What you are asked to do:
Reproduce the full listing that appears beneath this instruction exactly.

Collected material:
+--
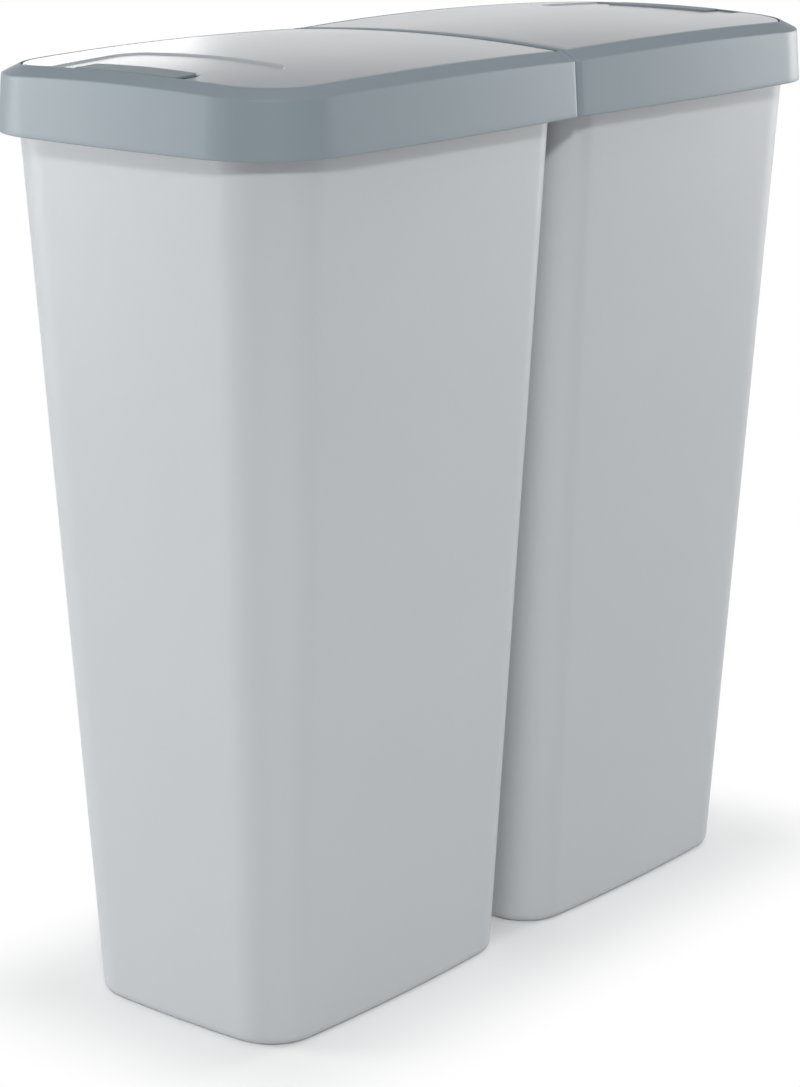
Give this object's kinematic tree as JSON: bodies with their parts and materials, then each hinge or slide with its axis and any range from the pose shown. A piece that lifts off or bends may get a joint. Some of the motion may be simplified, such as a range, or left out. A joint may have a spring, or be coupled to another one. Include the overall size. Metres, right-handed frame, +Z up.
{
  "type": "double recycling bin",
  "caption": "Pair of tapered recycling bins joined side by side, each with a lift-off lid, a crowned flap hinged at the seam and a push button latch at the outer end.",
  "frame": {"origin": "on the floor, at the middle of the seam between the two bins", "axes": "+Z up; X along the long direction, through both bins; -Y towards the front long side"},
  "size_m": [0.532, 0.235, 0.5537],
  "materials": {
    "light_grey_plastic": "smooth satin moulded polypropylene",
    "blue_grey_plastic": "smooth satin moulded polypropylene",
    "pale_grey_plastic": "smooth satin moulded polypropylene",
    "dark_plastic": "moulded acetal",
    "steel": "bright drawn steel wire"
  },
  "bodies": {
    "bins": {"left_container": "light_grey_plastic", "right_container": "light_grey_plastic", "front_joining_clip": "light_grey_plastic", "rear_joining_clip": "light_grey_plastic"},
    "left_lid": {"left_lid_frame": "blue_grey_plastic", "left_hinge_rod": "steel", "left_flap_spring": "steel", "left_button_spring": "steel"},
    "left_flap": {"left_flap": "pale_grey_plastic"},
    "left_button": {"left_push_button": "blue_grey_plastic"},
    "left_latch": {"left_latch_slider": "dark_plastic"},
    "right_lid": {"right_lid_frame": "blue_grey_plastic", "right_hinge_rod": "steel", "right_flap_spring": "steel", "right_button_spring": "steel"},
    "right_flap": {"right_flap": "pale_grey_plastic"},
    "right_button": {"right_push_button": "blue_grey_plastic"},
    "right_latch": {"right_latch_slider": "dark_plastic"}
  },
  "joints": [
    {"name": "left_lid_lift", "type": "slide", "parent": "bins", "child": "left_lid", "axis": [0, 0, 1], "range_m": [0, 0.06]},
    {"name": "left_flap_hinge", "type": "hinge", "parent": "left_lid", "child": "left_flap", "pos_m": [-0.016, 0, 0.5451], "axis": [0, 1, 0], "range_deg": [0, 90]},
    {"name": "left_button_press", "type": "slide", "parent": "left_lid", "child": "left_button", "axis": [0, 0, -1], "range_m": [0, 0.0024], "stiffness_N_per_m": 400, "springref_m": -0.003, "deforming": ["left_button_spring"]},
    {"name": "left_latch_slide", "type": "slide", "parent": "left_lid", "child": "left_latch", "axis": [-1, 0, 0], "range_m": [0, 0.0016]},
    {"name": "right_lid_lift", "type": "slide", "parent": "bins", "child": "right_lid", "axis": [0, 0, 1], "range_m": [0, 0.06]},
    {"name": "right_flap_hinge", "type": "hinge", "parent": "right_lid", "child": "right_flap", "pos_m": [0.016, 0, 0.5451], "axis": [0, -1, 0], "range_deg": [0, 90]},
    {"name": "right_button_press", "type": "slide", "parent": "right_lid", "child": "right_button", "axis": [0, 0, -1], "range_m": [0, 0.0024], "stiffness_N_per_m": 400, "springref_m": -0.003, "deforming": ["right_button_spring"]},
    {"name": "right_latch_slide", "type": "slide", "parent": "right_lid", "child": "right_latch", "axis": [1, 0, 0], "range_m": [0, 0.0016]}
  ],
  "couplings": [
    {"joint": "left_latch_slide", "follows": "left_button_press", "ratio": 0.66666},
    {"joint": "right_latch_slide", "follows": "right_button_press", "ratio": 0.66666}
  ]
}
+--
Completed exercise:
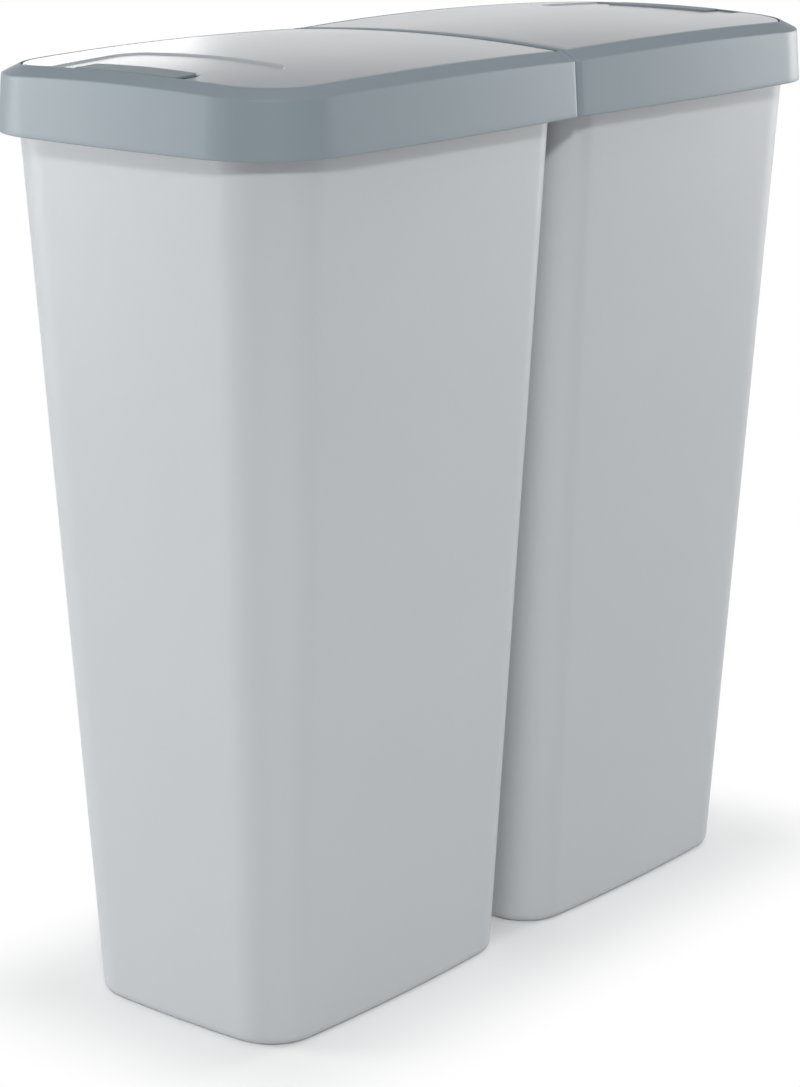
Give this object's kinematic tree as JSON: bodies with their parts and materials, then each hinge or slide with its axis and any range from the pose shown. A piece that lifts off or bends may get a joint. Some of the motion may be simplified, such as a range, or left out. A joint may have a spring, or be coupled to another one. Include the overall size. Metres, right-handed frame, +Z up.
{
  "type": "double recycling bin",
  "caption": "Pair of tapered recycling bins joined side by side, each with a lift-off lid, a crowned flap hinged at the seam and a push button latch at the outer end.",
  "frame": {"origin": "on the floor, at the middle of the seam between the two bins", "axes": "+Z up; X along the long direction, through both bins; -Y towards the front long side"},
  "size_m": [0.532, 0.235, 0.5537],
  "materials": {
    "light_grey_plastic": "smooth satin moulded polypropylene",
    "blue_grey_plastic": "smooth satin moulded polypropylene",
    "pale_grey_plastic": "smooth satin moulded polypropylene",
    "dark_plastic": "moulded acetal",
    "steel": "bright drawn steel wire"
  },
  "bodies": {
    "bins": {"left_container": "light_grey_plastic", "right_container": "light_grey_plastic", "front_joining_clip": "light_grey_plastic", "rear_joining_clip": "light_grey_plastic"},
    "left_lid": {"left_lid_frame": "blue_grey_plastic", "left_hinge_rod": "steel", "left_flap_spring": "steel", "left_button_spring": "steel"},
    "left_flap": {"left_flap": "pale_grey_plastic"},
    "left_button": {"left_push_button": "blue_grey_plastic"},
    "left_latch": {"left_latch_slider": "dark_plastic"},
    "right_lid": {"right_lid_frame": "blue_grey_plastic", "right_hinge_rod": "steel", "right_flap_spring": "steel", "right_button_spring": "steel"},
    "right_flap": {"right_flap": "pale_grey_plastic"},
    "right_button": {"right_push_button": "blue_grey_plastic"},
    "right_latch": {"right_latch_slider": "dark_plastic"}
  },
  "joints": [
    {"name": "left_lid_lift", "type": "slide", "parent": "bins", "child": "left_lid", "axis": [0, 0, 1], "range_m": [0, 0.06]},
    {"name": "left_flap_hinge", "type": "hinge", "parent": "left_lid", "child": "left_flap", "pos_m": [-0.016, 0, 0.5451], "axis": [0, 1, 0], "range_deg": [0, 90]},
    {"name": "left_button_press", "type": "slide", "parent": "left_lid", "child": "left_button", "axis": [0, 0, -1], "range_m": [0, 0.0024], "stiffness_N_per_m": 400, "springref_m": -0.003, "deforming": ["left_button_spring"]},
    {"name": "left_latch_slide", "type": "slide", "parent": "left_lid", "child": "left_latch", "axis": [-1, 0, 0], "range_m": [0, 0.0016]},
    {"name": "right_lid_lift", "type": "slide", "parent": "bins", "child": "right_lid", "axis": [0, 0, 1], "range_m": [0, 0.06]},
    {"name": "right_flap_hinge", "type": "hinge", "parent": "right_lid", "child": "right_flap", "pos_m": [0.016, 0, 0.5451], "axis": [0, -1, 0], "range_deg": [0, 90]},
    {"name": "right_button_press", "type": "slide", "parent": "right_lid", "child": "right_button", "axis": [0, 0, -1], "range_m": [0, 0.0024], "stiffness_N_per_m": 400, "springref_m": -0.003, "deforming": ["right_button_spring"]},
    {"name": "right_latch_slide", "type": "slide", "parent": "right_lid", "child": "right_latch", "axis": [1, 0, 0], "range_m": [0, 0.0016]}
  ],
  "couplings": [
    {"joint": "left_latch_slide", "follows": "left_button_press", "ratio": 0.66666},
    {"joint": "right_latch_slide", "follows": "right_button_press", "ratio": 0.66666}
  ]
}